Toni, selaku pembicara dan penulis komik, mengatakan bahwa dalam pembuatan buku, kita juga harus memperhatikan bagaimana aspek branding. Maka dari itu, yang awalnya beliau ingin membuat judul Lasem, tidak jadi, jadinya Lao Sam. Ini bertujuan agar pembaca merasa penasaran dan tertarik untuk membacanya.
Pembuatan karakter dalam cerita ini bahkan memakan waktu hingga 10 tahun, karena menyangkut identitas bangsa. Beliau menyebutkan bahwa bangsa ini terdiri dari berbagai suku. Hal ini tidak dapat ditekan supaya kita bisa menjadi pribadi yang lain.
Beliau biasa menggambar di kertas ukuran A3 dan menggunakan gel pen yang biasa digunakan oleh anak-anak sekolah. Untuk menambah kesan dramatis, beliau menambahkan hujan di antara konflik.

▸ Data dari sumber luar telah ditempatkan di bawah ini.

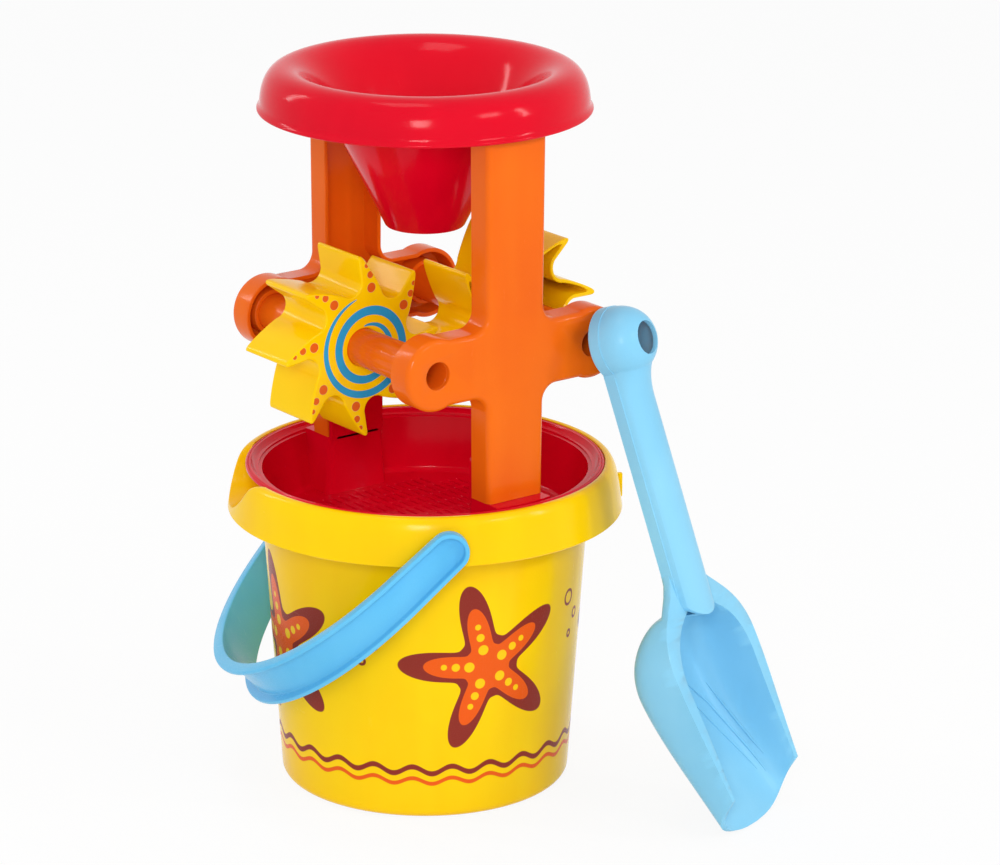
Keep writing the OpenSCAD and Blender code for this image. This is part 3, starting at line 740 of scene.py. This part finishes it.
def sieveTray():
    look = trayLook
    s, f, top, seat, soft = look["sieve"], look["flange"], look["top"], look["seat"], look["rimRound"]
    under, foot = s - look["thick"], look["footRound"]
    profile = [(0, under)] + arc(look["foot"] - foot, under + foot, foot, -90, -11, 5)
    profile += [(look["wall"], seat), (f - 0.4, seat), (f, seat + 0.4)]
    profile += arc(f - soft, top - soft, soft, 0, 90, 6) + [(f - 1.25, top - 0.35), (f - 1.6, top)]
    # a groove round the flange runs down into the dish
    profile += arc(*look["groove"], -32.9, -86.2, 14)
    profile += arc(look["foot"] - 4.7, s + 3, 3, 0, -90, 8) + [(0, s)]
    dish = tidy(spin("trayDish", profile, 200))
    half, (front, rear) = look["tongueHalf"], look["tongueY"]
    parts = []
    for side in (0, 1):
        tongue = roundBox("trayTongue", (-half, front, look["blockZ"] - 1), (half, rear, look["plateTop"]), 1)
        pieces = [block("trayBlock"), apron("trayApron"), tongue]
        for piece in pieces:
            turnZ(piece, 180 * side)
        parts += pieces
    cut(dish, sieveSlots())
    return tidy(join("sieveTray", dish, *parts), 40)


place(sieveTray(), "mill", redPaint, "sieve_tray")

funnelLook = {"lip": 75.0, "lipZ": 313.3, "top": 333.0, "thick": 2.0, "outletR": 18.0, "outletZ": 260.0,
              "crest": 62.0, "sleeveY": 55.6, "sleeveDepth": 10.2, "sleeveHalf": 13.0, "sleeveFoot": 304.0,
              "ribX": 15.2, "ribFoot": 318.1, "rim": 0.55, "bead": 0.9, "sleeveWall": 1.8,
              "sleeveInside": 1.6, "sleeveTop": 334}


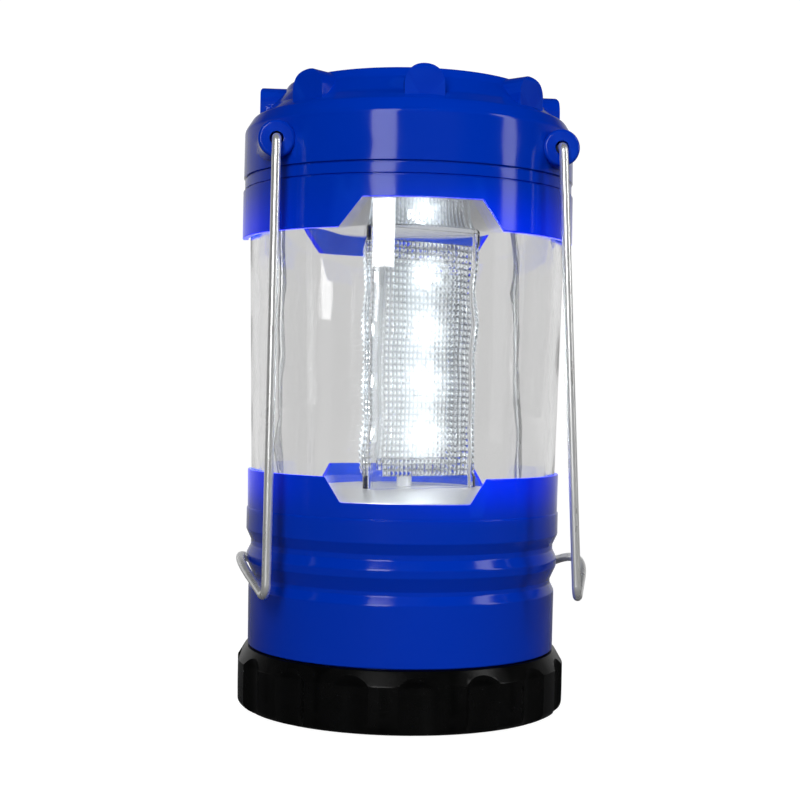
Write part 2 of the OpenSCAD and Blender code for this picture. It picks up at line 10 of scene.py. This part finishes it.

Ini terinspirasi dari komik-komik Jepang dan Hongkong.
Tanpa adanya tulisan, membaca komik Lao Sam menjadi lebih bermakna. Pembaca diajak untuk menikmati gambar per panel dan menghayatinya. Ciri khas lainnya adalah adanya hewan, seperti gagak yang menggambarkan pencuri dan nasib sial; atau, burung pipit untuk menggambarkan pagi hari. Ada juga warung yang menggambarkan tempat berkumpul orang2. Pasar juga muncul di dalam komik, karena pasar merupakan ciri khas bangsa Indonesia.
Aspek kekinian sangat penting dari sebuah cerita. Ini akan menunjukkan keselarasan dengan masyarakat. Aspek kekinian dari cerita ini adalah mengenai narkoba. Bisa dilihat dari kasus zaman sekarang yang berhubungan dengan banyaknya permasalahan narkotika yang muncul.
Pokoknya, bedah komik ini sangat menarik dan tentunya bermanfaat bagi seluruh peserta yang menghadiri.